I must admit, like most of my audiology colleagues, that I know very little about hyperacusis. It’s not from lack of trying to learn as much as I can- I read all of the journal articles and attend talks on hypercusis given by leaders in the field (who include Dr. Rich Tyler and Dr. David Baguley to name a few), but hyperacusis is partly defined by its amorphous features.
Loud noises may bother a person sometimes, but not all times; loud noises of varying spectra can be more bothersome than other spectral compositions, but not all the time; for days, people who report hyperacusis are not overly bothered, and then inexplicably they become more bothered by loud sounds.
Given the amorphous and variable nature of hyperacusis I am not sure what to do. One of the things that seem to exacerbate hyperacusis (and also tinnitus) is stress. Another is a lack of confidence to go into a noisy situation. We are just now finding out about the brain biochemistry that underlies reports that some sounds are just too loud, but we are only scratching the surface.
There are two things that I do whenever a musician is booked with a complaint of hyperacusis- I book them for a double appointment (about an hour long) and dust off my trusty piano. (I have an old Picoff upright piano in my Toronto location and a baby grand in my Hamilton office).
The first thing that I can do for a person who reports hyperacusis is to counsel them regarding what we do know. I usually ask them before they come in to Google the names “Rich Tyler” and “David Baguley” to find some well-written articles on this topic suitable for laypeople. (I am sure that many of my colleagues have other names to suggest, and many of them have done some wonderful work in this area). My form of counseling is “information provision” (hyperacusis is a “brain phonemenon” and not an “ear phenomenon,” discussion of ‘retraining” techniques, …) and this seems to allay many of their fears.
The second thing that I can do for a person complaining of hyperacusis is to increase their confidence. One way I have been doing this that appears to help (based on phone calls and emails after the appointment) is to use my piano- something that many musicians have access to.
Let’s take a step back to the wonderful world of critical bandwidths. Although this is an “ear phenomenon” and not a “brain phenomenon,” we can use loudness summation as a counseling tool. The critical bandwidth has many definitions but the one that I like to use is “that frequency bandwidth where subjective perception appears to change”. In school we learned about loudness summation. If I were to give a single pure tone at, say, 1000 Hz, people would judge this to have a certain ”loudness”. If I were to give two pure tones spaced only slightly apart in frequency at the same sound level as the first, people would judge them to have roughly the same loudness as the first. If I were to continue adding pure tones spaced slightly apart, the judgments of the loudness would probably remain similar. This would continue until I exceeded their critical bandwidth. When I did that, these people would judge that the sound was now getting louder.

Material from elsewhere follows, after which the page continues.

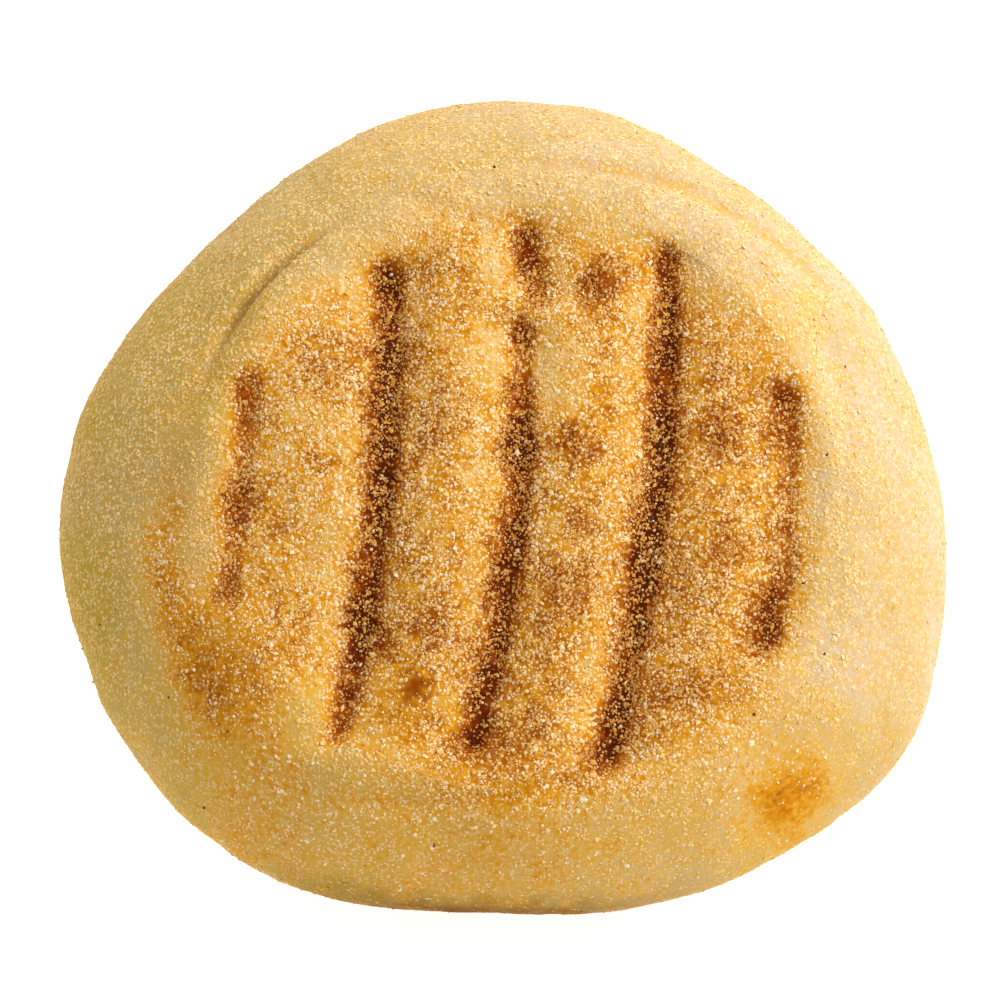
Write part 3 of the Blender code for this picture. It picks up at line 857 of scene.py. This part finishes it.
def dusting(weights, x, y, station):
    """How thickly meal lies here, relative: a weight for each zone, more on one side of the muffin.

    The upper side's share is a first part plus a second times cos(angle from the floured way), and towards
    the widest height, in bare and browned places and under painted shade less lies.
    """
    face, upper, lower, under = weights
    on_face = smooth(station, *FACE_ZONE)
    on_upper = smooth(station, *UPPER_ZONE) * (1.0 - on_face)
    on_under = 1.0 - smooth(station, *UNDER_ZONE)
    on_lower = np.clip(1.0 - on_face - on_upper - on_under, 0.0, 1.0)
    upper = upper * (FLOURED_SHARE[0] + FLOURED_SHARE[1] * np.cos(np.arctan2(y, x) - FLOURED_WAY))
    upper = upper * (1.0 - THINNED[0] * (1.0 - smooth(station, *THINNED[1:])))
    cover = face * on_face + upper * on_upper + lower * on_lower + under * on_under
    for *place, thinned in BARE_PLACES:
        cover = cover * (1.0 - thinned * bell(x, y, *place) * (station > WIDEST))
    cover = cover * (1.0 - PAINTED_SHADE_BARES * painted_shade_level(x, y, station, 0.0))
    return cover * (1.0 - rim_toast(x, y, station, 0.0))


def grain_places(form, count, weights, draw):
    """Angles and stations for the grains: cells drawn by area times dusting in clumps, one for each gap."""
    angle, station = crust_grid()
    grid = surface(form, angle, station)
    around = np.roll(grid, -1, axis=1)[:-1] - grid[:-1]
    along = grid[1:] - grid[:-1]
    area = np.linalg.norm(np.cross(around, along), axis=-1)
    middle = (station[1:] + station[:-1]) / 2
    x, y, z = np.moveaxis(grid[:-1], -1, 0)
    clumps = np.clip(1.0 + noise(x, y, z, CLUMPS), LEAST_MEAL, None)
    chance = area * clumps * dusting(weights, x, y, middle)
    drawn = draw.choice(chance.size, size=count * DRAWN_PER_GRAIN, p=(chance / chance.sum()).ravel())
    row, column = np.divmod(drawn, SECTORS)
    step = np.diff(station[:, 0])[row]
    stations = station[row, 0] + step * draw.uniform(size=len(row))
    angles = (column + draw.uniform(size=len(row))) * 2 * math.pi / SECTORS
    points = surface(form, angles, stations)
    cells = np.floor(points / GRAIN_GAP).astype(int)
    first = np.sort(np.unique(cells, axis=0, return_index=True)[1])[:count]
    return angles[first], stations[first]


def frames_at(form, angle, station):
    """Points with three axes: round the muffin, along the profile, and the normal, their cross product."""
    around = surface(form, angle + STEP, station) - surface(form, angle - STEP, station)
    ahead = surface(form, angle, np.clip(station + STEP, 0.0, LAST_STATION))
    along = ahead - surface(form, angle, np.clip(station - STEP, 0.0, LAST_STATION))
    normal = np.cross(around, along)
    normal = normal / np.linalg.norm(normal, axis=-1, keepdims=True)
    around = around / np.linalg.norm(around, axis=-1, keepdims=True)
    return surface(form, angle, station), np.stack([around, np.cross(normal, around), normal], axis=1)


def bipyramid(sides):
    """Corners and faces of a ring of that many corners with one point above and one below."""
    turn = np.arange(sides) * math.tau / sides
    ring = np.stack([np.cos(turn), np.sin(turn), np.zeros(sides)], axis=1)
    points = np.concatenate([ring, [(0.0, 0.0, 1.0), (0.0, 0.0, -1.0)]])
    here = np.arange(sides)
    after = (here + 1) % sides
    above = np.stack([here, after, np.full(sides, sides)], axis=1)
    below = np.stack([after, here, np.full(sides, sides + 1)], axis=1)
    return points, np.concatenate([above, below])


def grain_meshes(places, axes, sides, radii, proud, draw):
    """Corners and faces of all grains: bipyramids with uneven corners, stretched, tilted, spun and sunk."""
    points, faces = bipyramid(sides)
    count = len(places)
    points = points * draw.uniform(*CORNER_LIMITS, (count, len(points), 1))
    stretch = np.stack([draw.uniform(*limits, count) for limits in STRETCH_LIMITS], axis=1)
    points = points * (stretch * radii[:, None])[:, None, :]
    tilt = draw.normal(0.0, TILT_SPREAD, (count, 1))
    spin = draw.uniform(0.0, math.tau, (count, 1))
    x, y, z = np.moveaxis(points, -1, 0)
    x, z = turned(x, z, tilt)
    x, y = turned(x, y, spin)
    z = z + ((proud + draw.uniform(*SUNK_LIMITS, count)) * radii)[:, None]
    points = places[:, None, :] + np.einsum("gca,gab->gcb", np.stack([x, y, z], axis=-1), axes)
    points[..., 2] = np.maximum(points[..., 2], 0.0)
    corners = np.arange(count)[:, None, None] * (sides + 2) + faces
    return points.reshape(-1, 3), corners.reshape(-1, 3)


def grain_map(tones, burns):
    """Each grain lies on its map round (tone, burn), spread a little so that its faces have some width."""
    points, faces = bipyramid(GRAIN_SIDES)
    spread = MAP_GRAIN * points[faces][:, :, :2]
    centre = MAP_MARGIN + (1.0 - 2.0 * MAP_MARGIN) * np.stack([tones, burns], axis=1)
    return (centre[:, None, None, :] + spread).reshape(-1, 2)


def grain_tones(x, y, z, station, draw):
    """Tone and burn of each grain, from 0 to 1, by how toasted the dough is under it and how much painted
    shade lies there.
    """
    level = toast_level(x, y, z, station)
    dull = painted_shade_level(x, y, station, noise(x, y, z, RAGGED))
    # Grains under painted shade darken as if scorched
    scorch = np.maximum(smooth(level, *SCORCHED_FROM), dull)
    burns = scorch * draw.uniform(*BURN_LIMITS, len(level))
    browned = smooth(level, *BROWNED_FROM)
    # Grains paler towards the key light, partly painted light
    pale = draw.beta(*PALE_TONES, len(level)) * (PALE_TONE_SHARE[0] + PALE_TONE_SHARE[1] * side_tone(x, y, z))
    tones = browned * draw.beta(*BROWNED_TONES, len(level)) + (1.0 - browned) * pale
    darkened = draw.uniform(size=len(level)) > UNDULLED_SHARE
    return tones * (1.0 - SCORCH_DULLS * scorch * darkened), burns


def add_cornmeal(form, kind, material, coverage):
    """One kind of cornmeal as a joined mesh of closed grains."""
    name, usual, spread, proud, seed, weights = kind
    draw = np.random.default_rng(seed)
    angle, station = grain_places(form, int(GRAINS * coverage), weights, draw)
    places, axes = frames_at(form, angle, station)
    radii = np.clip(usual * np.exp(draw.normal(0.0, spread, len(places))), *RADIUS_LIMITS)
    points, faces = grain_meshes(places, axes, GRAIN_SIDES, radii, proud, draw)
    x, y, z = places.T
    tones, burns = grain_tones(x, y, z, station, draw)
    grains = mesh_object(name, (points + centring(form)) * MM, faces, material, False)
    add_bake_map(grains.data, grain_map(tones, burns))
    return grains


def add_bran(form, colours):
    """Flakes of bran at their places on the upper side, each a flat closed flake.

    The station of each is read from a table of the profile at its distance from the axis.
    """
    draw = np.random.default_rng(BRAN_SEED)
    x, y = np.array(BRAN).T
    angle, away = np.arctan2(y, x), np.hypot(x, y)
    table = np.linspace(LAST_STATION, WIDEST, TABLE_LENGTH)
    station = [np.interp(far, profile(form, turn, table)[0], table) for turn, far in zip(angle, away)]
    places, axes = frames_at(form, angle, np.array(station))
    radii = BRAN_RADIUS * draw.uniform(*BRAN_SPREAD, len(places))
    points, faces = grain_meshes(places, axes, BRAN_SIDES, radii, BRAN_PROUD, draw)
    return mesh_object("bran_flakes", (points + centring(form)) * MM, faces, bran_material(colours), False)


class MUFFIN_OT_crust(bpy.types.Operator):
    """Builds the toasted crust in place of the plain solid."""

    bl_idname = "muffin.crust"
    bl_label = "Toasted Crust"

    def execute(self, context):
        scene = context.scene
        crust = add_crust(millimetres(scene.muffin_dough), scene.muffin_crust)
        carry(crust)
        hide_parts(NODE)
        return {"FINISHED"}


class MUFFIN_OT_cornmeal(bpy.types.Operator):
    """Dusts the muffin with its cornmeal, one piece for each kind."""

    bl_idname = "muffin.cornmeal"
    bl_label = "Cornmeal"

    def execute(self, context):
        scene = context.scene
        form = millimetres(scene.muffin_dough)
        material = cornmeal_material(scene.muffin_cornmeal)
        for kind in CORNMEAL:
            carry(add_cornmeal(form, kind, material, scene.muffin_cornmeal.coverage))
        return {"FINISHED"}


class MUFFIN_OT_bran(bpy.types.Operator):
    """Sets the flakes of bran into the pale dough."""

    bl_idname = "muffin.bran"
    bl_label = "Bran"

    def execute(self, context):
        scene = context.scene
        carry(add_bran(millimetres(scene.muffin_dough), scene.muffin_cornmeal))
        return {"FINISHED"}


class MUFFIN_OT_stage(bpy.types.Operator):
    """Sets the pale floor, the soft lights and the camera."""

    bl_idname = "muffin.stage"
    bl_label = "Stage"

    def execute(self, context):
        scene = context.scene
        form = millimetres(scene.muffin_dough)
        add_floor(scene.muffin_stage)
        add_lights(scene, scene.muffin_stage)
        scene.camera = add_camera(form)
        scene.view_settings.view_transform = "Standard"
        return {"FINISHED"}


def add_floor(stage):
    """A flat square of matt paper under the muffin, pale enough to read as a white ground."""
    made, _, shader = new_material("matt_paper")
    glowing = {"Emission Color": WHITE, "Emission Strength": stage.glow}
    fill(shader, {"Base Color": (*stage.floor, 1.0), "Roughness": 0.9, **glowing})
    half, drop = 4.0, 0.02 * MM
    corners = np.array([(x * half, y * half, -drop) for x, y in ((-1, -1), (1, -1), (1, 1), (-1, 1))])
    mesh_object("floor", corners, np.arange(4)[None, :], made, False)


def add_lights(scene, stage):
    """Even white light from all round and one large soft key light from the right and behind."""
    world = bpy.data.worlds.new("studio")
    world.use_nodes = True
    fill(world.node_tree.nodes["Background"], {"Color": WHITE, "Strength": stage.surround})
    scene.world = world
    data = bpy.data.lights.new("key", "AREA")
    data.energy, data.size = stage.key_power, stage.key_width
    data.color = stage.key_colour
    key = bpy.data.objects.new("key", data)
    flat = math.cos(stage.key_lift)
    way = Vector((flat * math.cos(stage.key_turn), flat * math.sin(stage.key_turn), math.sin(stage.key_lift)))
    key.location = way * stage.key_distance
    key.rotation_euler = way.to_track_quat("Z", "Y").to_euler()
    scene.collection.objects.link(key)


def add_camera(form):
    """A long lens looking steeply down from the near side, with the muffin a little off the middle."""
    data = bpy.data.cameras.new("camera")
    data.sensor_width = SENSOR
    data.lens = SENSOR * CAMERA_DISTANCE / FRAME_WIDTH
    data.clip_start, data.clip_end = 0.05, 20.0
    camera = bpy.data.objects.new("camera", data)
    back = Vector((0.0, -math.cos(CAMERA_ELEVATION), math.sin(CAMERA_ELEVATION)))
    up = Vector((0.0, math.sin(CAMERA_ELEVATION), math.cos(CAMERA_ELEVATION)))
    aim = Vector(centring(form)) + Vector((FRAME_OFFSET[0], 0.0, form.equator_height)) + up * FRAME_OFFSET[1]
    camera.location = (aim + back * CAMERA_DISTANCE) * MM
    camera.rotation_euler = back.to_track_quat("Z", "Y").to_euler()
    bpy.context.scene.collection.objects.link(camera)
    return camera


class MUFFIN_PT_panel(bpy.types.Panel):
    """Lists the muffin's pieces and their settings."""

    bl_idname = "MUFFIN_PT_panel"
    bl_label = "English Muffin"
    bl_space_type = "VIEW_3D"
    bl_region_type = "UI"
    bl_category = "Muffin"

    def draw(self, context):
        for operator, groups in OPERATORS.items():
            box = self.layout.box()
            box.operator(operator.bl_idname)
            for settings in (getattr(context.scene, group) for group in groups):
                for name in settings.__annotations__:
                    box.prop(settings, name)


SETTINGS = {
    "muffin_dough": DoughSettings,
    "muffin_crust": CrustSettings,
    "muffin_cornmeal": CornmealSettings,
    "muffin_stage": StageSettings,
}
OPERATORS = {
    MUFFIN_OT_crust: ("muffin_dough", "muffin_crust"),
    MUFFIN_OT_cornmeal: ("muffin_cornmeal",),
    MUFFIN_OT_bran: (),
    MUFFIN_OT_stage: ("muffin_stage",),
}
CLASSES = (*SETTINGS.values(), *OPERATORS, MUFFIN_PT_panel)


def register():
    """Registers the classes and gives the scene its settings."""
    for kind in CLASSES:
        bpy.utils.register_class(kind)
    for name, group in SETTINGS.items():
        setattr(bpy.types.Scene, name, bpy.props.PointerProperty(type=group))


def unregister():
    """Takes the settings and the classes away again."""
    for name in SETTINGS:
        delattr(bpy.types.Scene, name)
    for kind in reversed(CLASSES):
        bpy.utils.unregister_class(kind)


def main():
    """Builds every piece and the stage."""
    register()
    bpy.ops.muffin.crust()
    bpy.ops.muffin.cornmeal()
    bpy.ops.muffin.bran()
    bpy.ops.muffin.stage()


if __name__ == "__main__":
    main()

This application of “critical bandwidth” is related to loudness summation. There are other manifestations of the critical bandwidth phenomenon, and if this is a new concept to you, I guarantee that reading an introductory audiology book or surfing the Internet on a rainy afternoon would be time well spent.
It turns out that a critical bandwidth is roughly 1/3 of an octave. This is one reason why engineers and auditory scientists in our field love to look at 1/3-octave band analyses of speech or music..
Well, 1/3 octave is about 2-3 white notes on a piano keyboard, and this is where the “three-finger approach to hyperacusis” comes in. I sit my musicians down at my piano and get them to hit a single note on the keyboard (this isn’t a pure tone, but it works well enough). Being in the relaxing confines of my clinic (and still being pleasantly surprised that I have a piano in my office- talk about instant credibility!), they are assured that this single note will not cause pain.
Next, they are instructed to hit two adjacent white notes, and then three. They may find that it’s starting to get a bit louder, but not very much. At this point we are close to their critical bandwidth (about a 3-note span on the piano keyboard). I ask them to hit four adjacent white keys and gradually work up (to the limits of their fingers and toes). This is nothing more that asking them to gradually turn up the volume on their radio.
If you don’t happen to have a piano in your office, at least you can instruct the musician client who reports hyperacusis phenomena how to do this when they get home or to their studio.
Because hyperacusis is a multi-facetted phenomenon and its treatment can be related to stress, confidence, and a multitude of other factors, this three-fingered approach is not a cure- merely a first (but important) step in helping these musicians gain confidence that their life’s work is not at an end. Having said this, for any audiology students out there, this approach (or a related one) is empirical and would make for an interesting Capstone project.